Viral video: The Indian-American community, along with the Federation of Indian Associations NY-NJ-CT-NE (FIA) held a celebration at iconic Times Square in New York on Thursday (December 7) to mark the historic announcement of Garba’s inclusion in the UNESCO's Intangible Cultural Heritage List. The video of the same has gone viral on social media. People, wearing traditional Gujarati dress, were seen performing Garba on the famous song ‘Dhol baaje’, among a huge crowd in a pleasant evening.
Gujarat'’s popular Garba dance was included in the Representative List of Intangible Cultural Heritage (ICH) of Humanity by UNESCO.
The inclusion has been made under the provisions of the 2003 Convention for the Safeguarding of Intangible Cultural Heritage during the 18th meeting of the Intergovernmental Committee for the Safeguarding of the Intangible Cultural Heritage which began in Kasane, Botswana on Tuesday (December 5).
“Garba of Gujarat is the 15th ICH element from India to join this list.
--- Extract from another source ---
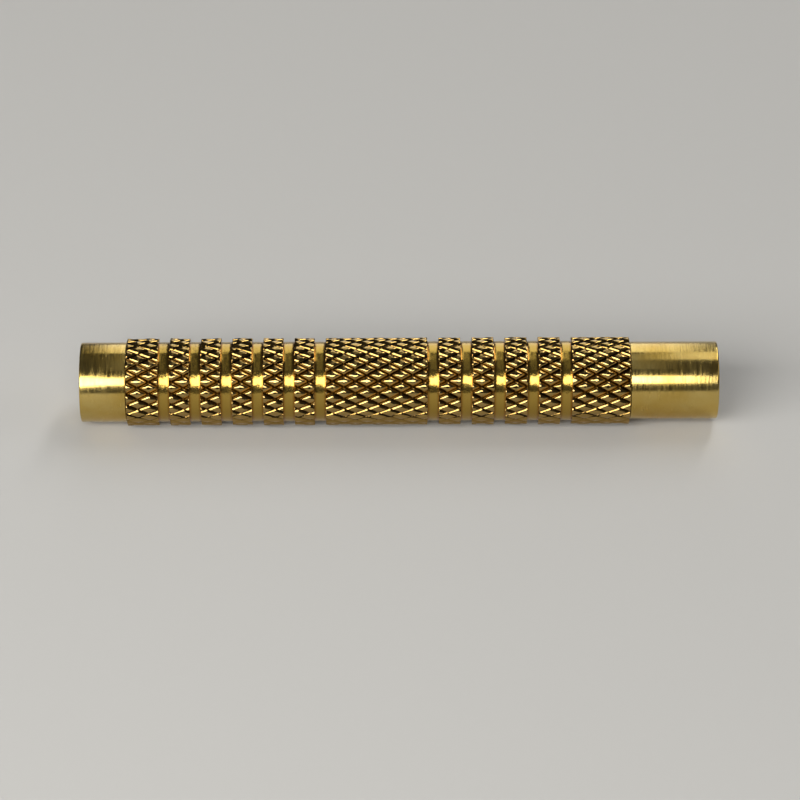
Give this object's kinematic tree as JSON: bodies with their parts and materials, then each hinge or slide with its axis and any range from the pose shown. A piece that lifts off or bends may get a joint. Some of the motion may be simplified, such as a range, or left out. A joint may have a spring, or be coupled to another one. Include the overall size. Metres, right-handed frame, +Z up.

This inscription underscores Garba’s pivotal role as a unifying force that fosters social and gender inclusivity.
“Garba as a dance form is entrenched deeply in ritualistic and devotional roots, involving people from all walks of life and it continues to thrive as a vibrant living tradition bringing communities together,” an official release said.
PM Modi’s reaction to massive development
Prime Minister Narendra Modi hailed the move and called Garba a celebration of life.
“Garba is a celebration of life, unity and our deep-rooted traditions. Its inscription on the Intangible Heritage List showcases to the world the beauty of Indian culture. This honour inspires us to preserve and promote our heritage for future generations. Congrats for this global acknowledgment,” PM Modi posted on X.
Garba is a ritualistic and devotional dance that is performed on the occasion of the festival of Navratri which is dedicated to the worship of the feminine energy or 'Shakti', the UNESCO website said. The dance takes place around a perforated earthenware pot lit with an oil lamp, or an image of the mother goddess Amba.